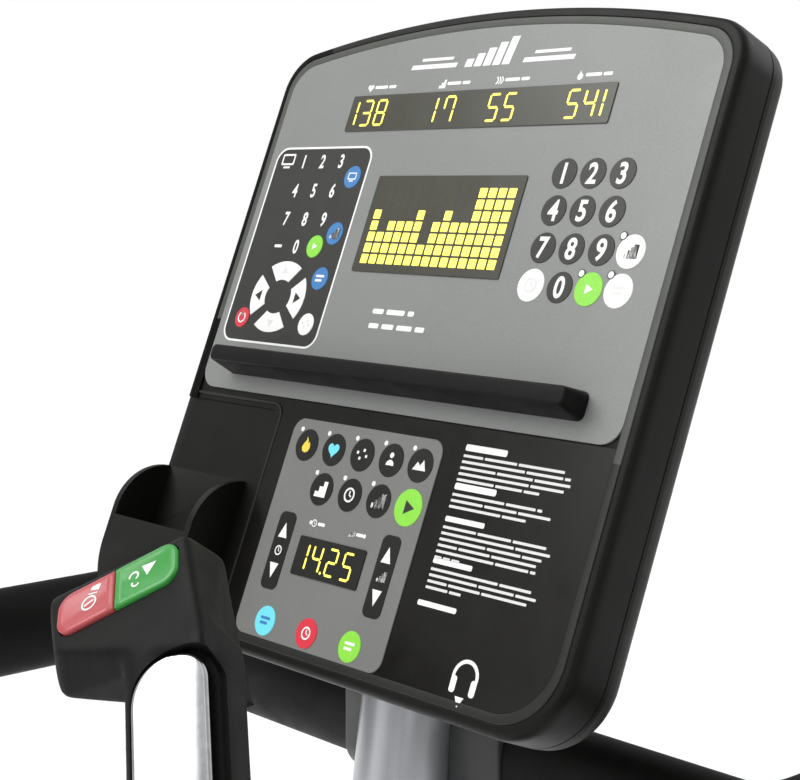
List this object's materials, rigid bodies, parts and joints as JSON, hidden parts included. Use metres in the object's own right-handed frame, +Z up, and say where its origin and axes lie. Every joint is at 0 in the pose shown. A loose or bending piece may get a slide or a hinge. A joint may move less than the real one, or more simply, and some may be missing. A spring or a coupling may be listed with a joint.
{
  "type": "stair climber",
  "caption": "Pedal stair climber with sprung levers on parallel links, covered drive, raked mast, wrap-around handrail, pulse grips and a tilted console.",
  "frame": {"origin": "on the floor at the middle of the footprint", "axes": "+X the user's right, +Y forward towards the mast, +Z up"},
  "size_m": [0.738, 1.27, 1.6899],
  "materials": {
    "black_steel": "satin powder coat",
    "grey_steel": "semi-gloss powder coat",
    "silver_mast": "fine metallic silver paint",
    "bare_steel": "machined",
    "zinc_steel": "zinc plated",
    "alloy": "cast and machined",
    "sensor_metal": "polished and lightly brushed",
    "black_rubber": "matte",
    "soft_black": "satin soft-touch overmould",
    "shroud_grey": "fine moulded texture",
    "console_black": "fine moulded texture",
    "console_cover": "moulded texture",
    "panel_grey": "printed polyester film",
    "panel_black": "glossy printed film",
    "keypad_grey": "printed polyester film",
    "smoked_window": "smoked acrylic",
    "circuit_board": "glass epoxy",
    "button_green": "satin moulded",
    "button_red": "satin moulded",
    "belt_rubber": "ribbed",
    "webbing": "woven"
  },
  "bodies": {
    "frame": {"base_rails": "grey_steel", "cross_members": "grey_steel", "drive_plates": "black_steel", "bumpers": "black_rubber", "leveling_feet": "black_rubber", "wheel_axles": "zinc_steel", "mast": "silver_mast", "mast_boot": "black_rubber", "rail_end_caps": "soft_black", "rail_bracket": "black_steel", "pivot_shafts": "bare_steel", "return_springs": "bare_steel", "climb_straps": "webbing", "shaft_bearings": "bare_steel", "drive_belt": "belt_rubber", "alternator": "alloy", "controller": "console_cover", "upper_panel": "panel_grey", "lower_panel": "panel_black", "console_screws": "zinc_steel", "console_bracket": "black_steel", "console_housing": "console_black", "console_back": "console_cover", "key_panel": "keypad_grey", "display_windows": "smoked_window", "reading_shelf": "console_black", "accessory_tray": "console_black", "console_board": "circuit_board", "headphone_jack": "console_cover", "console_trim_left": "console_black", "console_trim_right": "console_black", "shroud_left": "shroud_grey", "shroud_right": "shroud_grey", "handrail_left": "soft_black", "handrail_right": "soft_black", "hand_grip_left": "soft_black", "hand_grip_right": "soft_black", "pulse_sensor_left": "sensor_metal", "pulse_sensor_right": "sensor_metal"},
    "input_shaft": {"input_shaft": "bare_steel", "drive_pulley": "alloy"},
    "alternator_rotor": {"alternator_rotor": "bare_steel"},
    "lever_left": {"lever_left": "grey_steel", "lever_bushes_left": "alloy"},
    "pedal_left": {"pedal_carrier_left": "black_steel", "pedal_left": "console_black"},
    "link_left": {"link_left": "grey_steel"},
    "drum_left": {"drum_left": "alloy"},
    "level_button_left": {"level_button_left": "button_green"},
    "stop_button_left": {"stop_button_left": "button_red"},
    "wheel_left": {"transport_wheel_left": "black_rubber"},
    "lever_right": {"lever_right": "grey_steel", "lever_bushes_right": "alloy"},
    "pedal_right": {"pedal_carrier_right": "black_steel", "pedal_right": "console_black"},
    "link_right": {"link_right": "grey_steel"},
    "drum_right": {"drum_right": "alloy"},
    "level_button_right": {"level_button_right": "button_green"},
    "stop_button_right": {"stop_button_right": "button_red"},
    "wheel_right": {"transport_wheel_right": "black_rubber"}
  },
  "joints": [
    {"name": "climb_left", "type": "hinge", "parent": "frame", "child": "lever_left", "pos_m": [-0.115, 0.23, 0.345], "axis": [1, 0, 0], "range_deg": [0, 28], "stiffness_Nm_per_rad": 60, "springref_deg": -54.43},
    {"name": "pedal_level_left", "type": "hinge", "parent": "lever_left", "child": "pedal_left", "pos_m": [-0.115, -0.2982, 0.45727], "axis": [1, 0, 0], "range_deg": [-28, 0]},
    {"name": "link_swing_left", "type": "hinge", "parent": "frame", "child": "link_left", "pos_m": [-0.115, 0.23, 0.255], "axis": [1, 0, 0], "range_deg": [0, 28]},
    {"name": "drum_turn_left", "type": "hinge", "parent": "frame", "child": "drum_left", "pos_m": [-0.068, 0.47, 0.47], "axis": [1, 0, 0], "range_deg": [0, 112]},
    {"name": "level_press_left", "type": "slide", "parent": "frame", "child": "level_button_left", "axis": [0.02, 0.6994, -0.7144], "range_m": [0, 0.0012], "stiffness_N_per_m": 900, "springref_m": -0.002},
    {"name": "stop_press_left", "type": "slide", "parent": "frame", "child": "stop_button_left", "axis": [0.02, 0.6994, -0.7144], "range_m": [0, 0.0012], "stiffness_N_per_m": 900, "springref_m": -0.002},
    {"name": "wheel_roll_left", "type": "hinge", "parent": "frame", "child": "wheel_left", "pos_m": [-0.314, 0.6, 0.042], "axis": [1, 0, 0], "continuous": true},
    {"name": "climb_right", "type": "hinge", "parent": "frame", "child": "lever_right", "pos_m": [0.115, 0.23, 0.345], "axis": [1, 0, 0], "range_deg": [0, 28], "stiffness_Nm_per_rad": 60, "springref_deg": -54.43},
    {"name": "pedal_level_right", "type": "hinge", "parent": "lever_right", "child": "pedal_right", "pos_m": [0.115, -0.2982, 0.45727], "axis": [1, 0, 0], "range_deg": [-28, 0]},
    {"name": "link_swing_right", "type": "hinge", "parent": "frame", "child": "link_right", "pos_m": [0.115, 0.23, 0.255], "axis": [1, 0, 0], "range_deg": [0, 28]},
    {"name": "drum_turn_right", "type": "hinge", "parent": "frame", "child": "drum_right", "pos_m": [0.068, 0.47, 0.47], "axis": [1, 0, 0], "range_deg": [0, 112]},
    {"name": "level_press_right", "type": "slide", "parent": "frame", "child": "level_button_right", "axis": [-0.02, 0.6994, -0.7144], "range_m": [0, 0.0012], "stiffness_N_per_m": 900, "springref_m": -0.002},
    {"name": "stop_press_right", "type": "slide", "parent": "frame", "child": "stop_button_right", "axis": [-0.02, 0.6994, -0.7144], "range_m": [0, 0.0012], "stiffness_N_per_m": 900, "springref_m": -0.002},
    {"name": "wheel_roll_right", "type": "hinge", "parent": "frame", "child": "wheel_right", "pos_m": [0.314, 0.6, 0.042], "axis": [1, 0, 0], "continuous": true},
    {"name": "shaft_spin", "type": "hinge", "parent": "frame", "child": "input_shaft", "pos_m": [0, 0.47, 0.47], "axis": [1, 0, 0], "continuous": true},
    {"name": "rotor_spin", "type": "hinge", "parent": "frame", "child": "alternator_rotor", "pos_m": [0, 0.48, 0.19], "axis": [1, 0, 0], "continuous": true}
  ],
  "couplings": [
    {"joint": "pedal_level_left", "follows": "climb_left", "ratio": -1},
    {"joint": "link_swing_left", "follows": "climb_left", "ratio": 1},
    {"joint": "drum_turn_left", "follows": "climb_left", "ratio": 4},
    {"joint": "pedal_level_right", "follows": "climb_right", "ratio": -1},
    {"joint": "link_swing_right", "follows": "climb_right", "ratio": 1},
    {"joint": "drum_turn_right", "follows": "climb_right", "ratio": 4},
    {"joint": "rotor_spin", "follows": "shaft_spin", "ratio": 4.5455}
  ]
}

________________________

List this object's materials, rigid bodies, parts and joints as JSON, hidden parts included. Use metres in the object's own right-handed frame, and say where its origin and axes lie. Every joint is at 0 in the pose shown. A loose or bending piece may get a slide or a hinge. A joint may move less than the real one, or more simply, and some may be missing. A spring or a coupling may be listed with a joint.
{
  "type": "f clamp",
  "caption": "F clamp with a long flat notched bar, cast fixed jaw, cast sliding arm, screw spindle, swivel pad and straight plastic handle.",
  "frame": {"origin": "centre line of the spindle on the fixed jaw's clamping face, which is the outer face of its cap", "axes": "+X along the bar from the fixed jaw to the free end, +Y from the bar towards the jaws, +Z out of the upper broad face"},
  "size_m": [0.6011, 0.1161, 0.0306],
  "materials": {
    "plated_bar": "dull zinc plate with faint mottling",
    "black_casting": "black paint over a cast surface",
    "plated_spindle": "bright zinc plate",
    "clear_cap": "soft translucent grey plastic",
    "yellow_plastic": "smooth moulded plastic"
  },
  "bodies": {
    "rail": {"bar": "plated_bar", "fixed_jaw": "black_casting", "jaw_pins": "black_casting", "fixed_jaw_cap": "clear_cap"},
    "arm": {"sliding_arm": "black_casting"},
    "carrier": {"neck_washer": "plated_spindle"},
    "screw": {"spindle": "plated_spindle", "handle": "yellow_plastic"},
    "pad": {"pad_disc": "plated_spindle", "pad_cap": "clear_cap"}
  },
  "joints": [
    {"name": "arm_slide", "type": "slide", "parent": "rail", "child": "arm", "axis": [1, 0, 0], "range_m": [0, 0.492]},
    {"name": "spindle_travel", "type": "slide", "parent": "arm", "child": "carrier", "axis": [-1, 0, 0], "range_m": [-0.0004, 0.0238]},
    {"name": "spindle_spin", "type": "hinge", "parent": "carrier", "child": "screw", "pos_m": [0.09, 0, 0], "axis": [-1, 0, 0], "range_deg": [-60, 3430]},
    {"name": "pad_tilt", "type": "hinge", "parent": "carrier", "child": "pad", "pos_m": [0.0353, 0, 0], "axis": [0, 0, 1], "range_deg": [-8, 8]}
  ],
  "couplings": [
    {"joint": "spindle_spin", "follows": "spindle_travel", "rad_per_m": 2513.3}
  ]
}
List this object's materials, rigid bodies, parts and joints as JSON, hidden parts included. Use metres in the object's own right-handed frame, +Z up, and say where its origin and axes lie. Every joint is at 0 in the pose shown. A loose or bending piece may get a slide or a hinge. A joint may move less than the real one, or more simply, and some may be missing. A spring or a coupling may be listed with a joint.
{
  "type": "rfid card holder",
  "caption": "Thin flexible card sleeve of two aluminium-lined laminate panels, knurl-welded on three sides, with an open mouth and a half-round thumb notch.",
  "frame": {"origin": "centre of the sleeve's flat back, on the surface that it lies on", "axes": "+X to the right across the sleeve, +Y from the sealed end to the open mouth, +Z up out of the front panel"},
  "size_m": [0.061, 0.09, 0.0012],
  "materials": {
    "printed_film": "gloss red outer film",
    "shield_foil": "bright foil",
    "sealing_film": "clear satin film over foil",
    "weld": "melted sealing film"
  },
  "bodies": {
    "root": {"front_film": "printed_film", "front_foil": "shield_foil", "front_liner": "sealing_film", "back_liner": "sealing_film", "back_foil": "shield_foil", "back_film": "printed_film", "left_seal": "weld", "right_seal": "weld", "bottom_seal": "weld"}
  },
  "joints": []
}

________________________

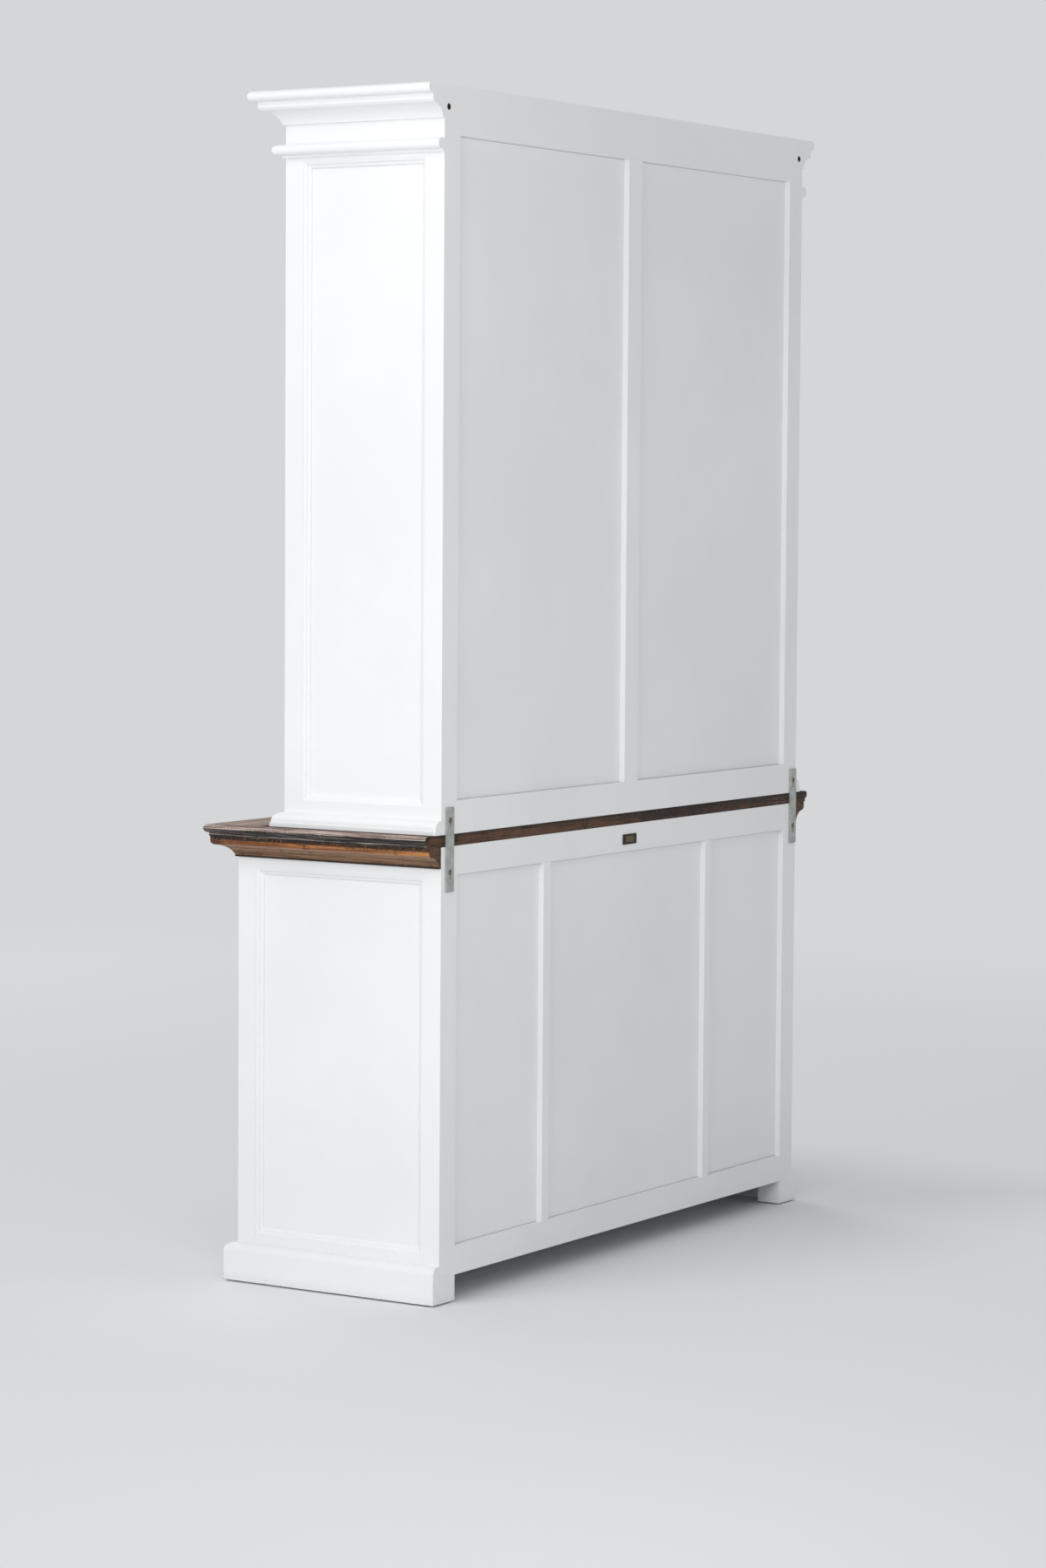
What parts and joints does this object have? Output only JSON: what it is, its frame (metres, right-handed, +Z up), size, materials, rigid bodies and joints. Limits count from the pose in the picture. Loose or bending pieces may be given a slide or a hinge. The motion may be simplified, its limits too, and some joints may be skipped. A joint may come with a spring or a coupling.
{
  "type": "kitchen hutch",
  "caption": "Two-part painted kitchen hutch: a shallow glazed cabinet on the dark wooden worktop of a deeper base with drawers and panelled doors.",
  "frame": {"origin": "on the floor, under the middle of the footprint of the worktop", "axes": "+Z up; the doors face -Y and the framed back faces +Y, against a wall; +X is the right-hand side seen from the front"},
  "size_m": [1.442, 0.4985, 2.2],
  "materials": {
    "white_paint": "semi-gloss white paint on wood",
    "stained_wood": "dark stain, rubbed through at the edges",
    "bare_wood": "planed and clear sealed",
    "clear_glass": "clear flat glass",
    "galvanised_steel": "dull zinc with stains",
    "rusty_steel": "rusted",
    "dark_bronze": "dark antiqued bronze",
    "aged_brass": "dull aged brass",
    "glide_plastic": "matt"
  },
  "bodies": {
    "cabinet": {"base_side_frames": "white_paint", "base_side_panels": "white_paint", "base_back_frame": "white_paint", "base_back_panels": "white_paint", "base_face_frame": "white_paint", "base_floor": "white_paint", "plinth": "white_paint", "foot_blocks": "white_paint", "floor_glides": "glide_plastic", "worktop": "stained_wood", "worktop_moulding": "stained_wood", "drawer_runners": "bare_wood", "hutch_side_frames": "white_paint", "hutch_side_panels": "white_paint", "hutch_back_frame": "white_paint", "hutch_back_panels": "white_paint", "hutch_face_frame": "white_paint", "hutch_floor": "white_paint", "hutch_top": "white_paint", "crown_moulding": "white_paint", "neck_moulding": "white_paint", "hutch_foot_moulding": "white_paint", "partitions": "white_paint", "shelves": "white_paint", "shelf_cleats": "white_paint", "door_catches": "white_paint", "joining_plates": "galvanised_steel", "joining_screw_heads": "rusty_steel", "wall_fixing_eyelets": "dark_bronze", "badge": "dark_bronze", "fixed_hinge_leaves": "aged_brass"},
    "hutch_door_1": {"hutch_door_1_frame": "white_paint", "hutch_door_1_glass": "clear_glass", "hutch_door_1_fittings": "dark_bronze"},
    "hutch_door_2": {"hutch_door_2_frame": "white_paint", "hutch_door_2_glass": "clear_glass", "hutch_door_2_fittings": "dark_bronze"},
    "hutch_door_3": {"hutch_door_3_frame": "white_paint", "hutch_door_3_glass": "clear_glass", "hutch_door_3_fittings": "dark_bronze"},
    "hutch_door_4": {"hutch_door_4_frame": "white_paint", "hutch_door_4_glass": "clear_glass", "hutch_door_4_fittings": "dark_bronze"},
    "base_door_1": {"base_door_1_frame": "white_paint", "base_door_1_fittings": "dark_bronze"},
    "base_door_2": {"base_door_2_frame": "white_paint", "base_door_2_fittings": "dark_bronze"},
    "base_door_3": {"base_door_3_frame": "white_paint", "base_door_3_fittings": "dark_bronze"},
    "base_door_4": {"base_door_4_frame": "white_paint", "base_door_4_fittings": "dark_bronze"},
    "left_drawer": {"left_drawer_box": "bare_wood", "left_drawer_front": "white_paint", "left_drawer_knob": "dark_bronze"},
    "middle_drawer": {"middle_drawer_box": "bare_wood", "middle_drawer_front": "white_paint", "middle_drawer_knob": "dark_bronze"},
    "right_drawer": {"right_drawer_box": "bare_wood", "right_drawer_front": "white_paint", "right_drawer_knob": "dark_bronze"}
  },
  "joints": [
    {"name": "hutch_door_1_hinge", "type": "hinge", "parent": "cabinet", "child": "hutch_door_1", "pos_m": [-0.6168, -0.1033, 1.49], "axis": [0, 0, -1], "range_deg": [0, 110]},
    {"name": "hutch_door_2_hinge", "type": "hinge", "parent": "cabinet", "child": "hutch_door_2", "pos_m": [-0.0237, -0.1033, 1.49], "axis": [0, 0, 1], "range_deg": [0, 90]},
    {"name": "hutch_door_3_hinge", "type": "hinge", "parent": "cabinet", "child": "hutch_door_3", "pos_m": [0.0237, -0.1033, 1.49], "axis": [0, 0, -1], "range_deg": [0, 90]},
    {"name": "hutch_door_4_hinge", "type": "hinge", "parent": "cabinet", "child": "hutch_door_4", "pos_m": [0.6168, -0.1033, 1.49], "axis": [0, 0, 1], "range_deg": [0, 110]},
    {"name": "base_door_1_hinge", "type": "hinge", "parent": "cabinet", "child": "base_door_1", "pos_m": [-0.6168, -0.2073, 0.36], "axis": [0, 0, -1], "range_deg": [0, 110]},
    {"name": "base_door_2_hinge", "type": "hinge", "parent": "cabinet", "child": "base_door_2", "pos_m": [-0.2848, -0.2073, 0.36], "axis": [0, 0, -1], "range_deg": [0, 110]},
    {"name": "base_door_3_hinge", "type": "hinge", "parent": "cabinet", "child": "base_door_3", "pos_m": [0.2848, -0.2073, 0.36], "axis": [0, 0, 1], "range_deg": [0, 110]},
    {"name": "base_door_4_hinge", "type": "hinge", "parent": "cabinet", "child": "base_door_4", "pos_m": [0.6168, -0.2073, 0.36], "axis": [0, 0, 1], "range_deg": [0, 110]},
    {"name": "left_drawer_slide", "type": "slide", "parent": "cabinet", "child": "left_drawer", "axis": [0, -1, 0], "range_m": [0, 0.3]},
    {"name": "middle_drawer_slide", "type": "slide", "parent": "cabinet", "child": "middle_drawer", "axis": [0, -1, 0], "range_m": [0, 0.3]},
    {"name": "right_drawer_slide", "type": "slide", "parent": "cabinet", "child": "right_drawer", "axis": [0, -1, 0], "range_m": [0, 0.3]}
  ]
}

________________________

## What you need to do
Collect every line above that contains the word "rigid".

## Task answer
List this object's materials, rigid bodies, parts and joints as JSON, hidden parts included. Use metres in the object's own right-handed frame, +Z up, and say where its origin and axes lie. Every joint is at 0 in the pose shown. A loose or bending piece may get a slide or a hinge. A joint may move less than the real one, or more simply, and some may be missing. A spring or a coupling may be listed with a joint.
List this object's materials, rigid bodies, parts and joints as JSON, hidden parts included. Use metres in the object's own right-handed frame, and say where its origin and axes lie. Every joint is at 0 in the pose shown. A loose or bending piece may get a slide or a hinge. A joint may move less than the real one, or more simply, and some may be missing. A spring or a coupling may be listed with a joint.
List this object's materials, rigid bodies, parts and joints as JSON, hidden parts included. Use metres in the object's own right-handed frame, +Z up, and say where its origin and axes lie. Every joint is at 0 in the pose shown. A loose or bending piece may get a slide or a hinge. A joint may move less than the real one, or more simply, and some may be missing. A spring or a coupling may be listed with a joint.
What parts and joints does this object have? Output only JSON: what it is, its frame (metres, right-handed, +Z up), size, materials, rigid bodies and joints. Limits count from the pose in the picture. Loose or bending pieces may be given a slide or a hinge. The motion may be simplified, its limits too, and some joints may be skipped. A joint may come with a spring or a coupling.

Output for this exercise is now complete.